After addressing the companies correctly and compiling latex CV for the specific posting, the smartypants will still find repulsive three months of a gap here and there and few failed trial periods... so here it is - "Dear McCompanyFace, ....".


"Yeah, Karen, I took 3 months, cuz I would like to enjoy life while I can and not have to wait til I'm 90 and frail and dying before I get time to myself. I'm responsible enough with my money I can do so, I see that as a benefit, but you do you. See ya, hope you find a more satisfying job that can see hope and potential in people and liberated desires instead of being chained to that desk and wanting others to suffer just as much as you."


Oh yeah, I hate that. I know a guy who is a network engineer. He got burned out by the workload at his old company, quit, and took 6 months to hike the entire Appalachian Trail because old company wouldn't let him take that long of a break. So after finishing up and taking a maybe two week vacation to recuperate from the hike, he starts applying for jobs again and whaddaya know: "We see here that there's a 7 month gap here, have you been on the market that long [gasp!] or did you have another role after that?"


As an interviewer or hiring manager why wouldn't you ask about it?


Because it’s none of their business. An interview is there to evaluate a candidate’s suitability for a role, not to dig into their personal life. What they did at work is relevant, what they did when not working is private. You wouldn’t ask what someone did on a Saturday night.

Maybe they were sick, maybe they were pregnant, maybe they were looking after a dying relative, maybe they were backpacking across South America, maybe they were sitting at home watching every episode of Star Trek, what people do in their own time is a private matter.


One has to be at least in their 30s and absorb at least one failure in life to understand this.


That is correct, which is why the hiring atmosphere reeks of ageism.

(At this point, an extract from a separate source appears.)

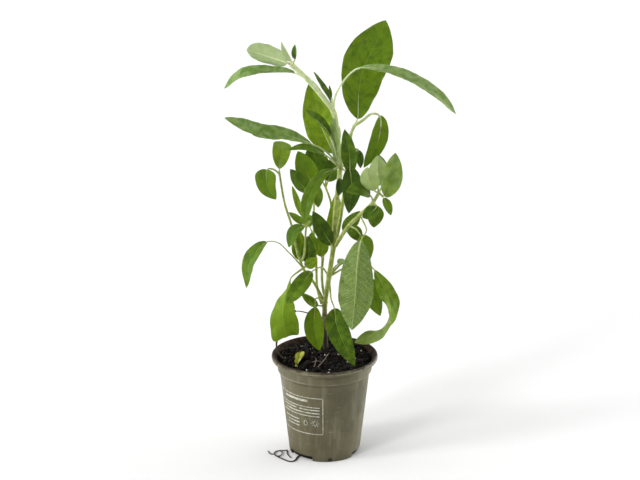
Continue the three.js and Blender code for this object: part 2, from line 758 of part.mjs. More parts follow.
const fallen = leafSolid(FALLEN_LEAF, FALLEN_LEAF.foot);
part.add(meshOf("fallen_leaf", fallen, finish(0x96912e, 0.7)));
part.add(meshOf("root_tuft", rootTuft(), finish(0x2e241c, 0.9)));

export default part;
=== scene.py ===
# A potted sage: a round plastic nursery pot, its potting mix and one branching sage plant.
# Sizes in the tables are millimetres, and each piece is made in metres in the part's own frame.
import math
import random

import bmesh
import bpy
from mathutils import Matrix, Vector, noise


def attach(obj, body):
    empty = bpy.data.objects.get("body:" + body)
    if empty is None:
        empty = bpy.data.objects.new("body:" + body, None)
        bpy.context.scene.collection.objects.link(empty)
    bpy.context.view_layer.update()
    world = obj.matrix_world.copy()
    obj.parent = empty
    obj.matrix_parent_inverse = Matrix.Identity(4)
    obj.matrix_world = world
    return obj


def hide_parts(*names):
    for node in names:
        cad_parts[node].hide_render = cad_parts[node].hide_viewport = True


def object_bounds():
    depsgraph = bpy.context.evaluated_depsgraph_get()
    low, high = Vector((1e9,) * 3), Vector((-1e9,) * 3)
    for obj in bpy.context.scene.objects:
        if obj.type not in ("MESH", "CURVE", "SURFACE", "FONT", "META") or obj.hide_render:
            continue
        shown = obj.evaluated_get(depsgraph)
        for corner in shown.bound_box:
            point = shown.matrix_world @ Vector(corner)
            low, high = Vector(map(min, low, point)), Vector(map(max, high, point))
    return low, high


SEED = 11

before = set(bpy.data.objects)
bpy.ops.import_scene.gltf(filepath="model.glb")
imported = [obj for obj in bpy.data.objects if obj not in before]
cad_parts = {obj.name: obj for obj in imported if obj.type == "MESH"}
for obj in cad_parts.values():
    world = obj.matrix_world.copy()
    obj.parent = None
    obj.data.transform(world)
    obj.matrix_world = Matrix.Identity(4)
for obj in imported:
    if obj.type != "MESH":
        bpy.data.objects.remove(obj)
cad_box = [list(corner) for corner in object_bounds()]
chance = random.Random(SEED)
noise.seed_set(SEED)

MM = 0.001
MAP_UNIT = 100  # the millimetres that one unit of a piece's own map stands for

# ---------------------------------------------------------------- sizes in millimetres
POT_HEIGHT = 97
RIM_RADIUS = 50
LIP_HEIGHT = 5
COLLAR_RADIUS = 44.8
COLLAR_HEIGHT = 12.5
COLLAR_STEP = 2.6
FOOT_RADIUS = 33.2
WALL = 1.2
SLOT_COUNT = 3
SLOT_ANGLE = 50
SLOT_HEIGHT = 5
SLOT_DEPTH = 6
SLOT_MIDDLE = -15
LIP_FOOT = POT_HEIGHT - LIP_HEIGHT
COLLAR_FOOT = LIP_FOOT - COLLAR_HEIGHT
WALL_TOP_RADIUS = COLLAR_RADIUS - COLLAR_STEP
COLLAR_INSIDE = COLLAR_RADIUS - WALL - 0.3

SOIL_LEVEL = 92
MOUND_HEIGHT = 5
MOUND_SPREAD = 19
MOUND_MIDDLE = (1, 12)
SOIL_RELIEF = 1
CLODS = ((0.35, 1.2), (0.9, 0.7), (2.1, 0.35))  # fineness and height
SEAT_GAP = 0.3

BLADE_THICKNESS = 0.5
PETIOLE_RADIUS = 1
PETIOLE_TAPER = (1.15, 0.55)
WAVE_LENGTH = 17
FOOT_FULLNESS = 0.62
TIP_FULLNESS = 0.85
FOLD_TAPER = (1.2, 0.6)
TOOTH_LENGTH = 1.9  # one scallop of a leaf's margin
TOOTH_DEPTH = 0.16
LOBE_POWER = 4
WIDE_LEAF = 14  # narrower blades have shallower ribs and teeth
RIB_REACH = 0.93  # of a blade's length
RIB_DEPTH = (0.5, 0.2)  # under the blade's middle, at its foot and its tip
STALK_SLIMNESS = 0.92
STALK_TAPER = (PETIOLE_TAPER[0], PETIOLE_TAPER[1] * 1.15)
BARK_GRAIN = 0.7348
BARK_DEPTH = 0.25


# ---------------------------------------------------------------- the plant
def leaf(node, petiole, blade, width, face, light, warm, fold=14, roll=0, ripple=0, belly=0.42,
         point=1.9, notch=0, stalk=PETIOLE_RADIUS):
    """One leaf. node is the spine point that it grows from, petiole the bends of its stalk and blade
    the points of its midrib, foot first. Its upper side looks along face. light runs from -1 for a
    deep green to 1 for a pale one, and warm from 0 for a grey green to 1 for a yellow one. Both hold
    the leaf's own tone and painted light as well: deep greens paint shade on leaves that lie in
    shadow, pale greens paint sheen and strong light, and yellow greens the glow of leaves lit from
    behind."""
    return dict(locals())


def shoot(name, radii, spine, leaves):
    """A stem with its leaves. radii are at its foot and its tip, and spine runs between them."""
    return dict(locals())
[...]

There's a lot of people in this industry that are over 40, healthy, of sound mind, and have a tremendous amount of knowledge and experience that are being overlooked because they're supposedly "not agile enough" or whatever.


When you have 168 resumes to skim through, you can “afford” to just pass on this application and choose some others to interview that would be less offensive to office sensibilities. The impact of accepting so many false negatives is difficult to quantify because you don’t know which ones would have truly been good fit.

I suspect that among the hundreds of discarded resumes for a particular role was a candidate who actually believes in the company, would have been fully engaged with the work, and made a serious positive impact on the company’s success.


I do not understand the point you're trying to make here.


One can do best sending the right signals - custom motivation letter, custom CV, but some interns or overzealous puritans will dig out other non-negotiable red flags. Thus, the tiny probabilities of success make it not worth to address the CV and letter correctly.


Translation: It's not worth it to write a cover letter or optimize your resumé for a particular job, because you won't make it through the screening process anyway.


Cover letters are a scourge on society anyway.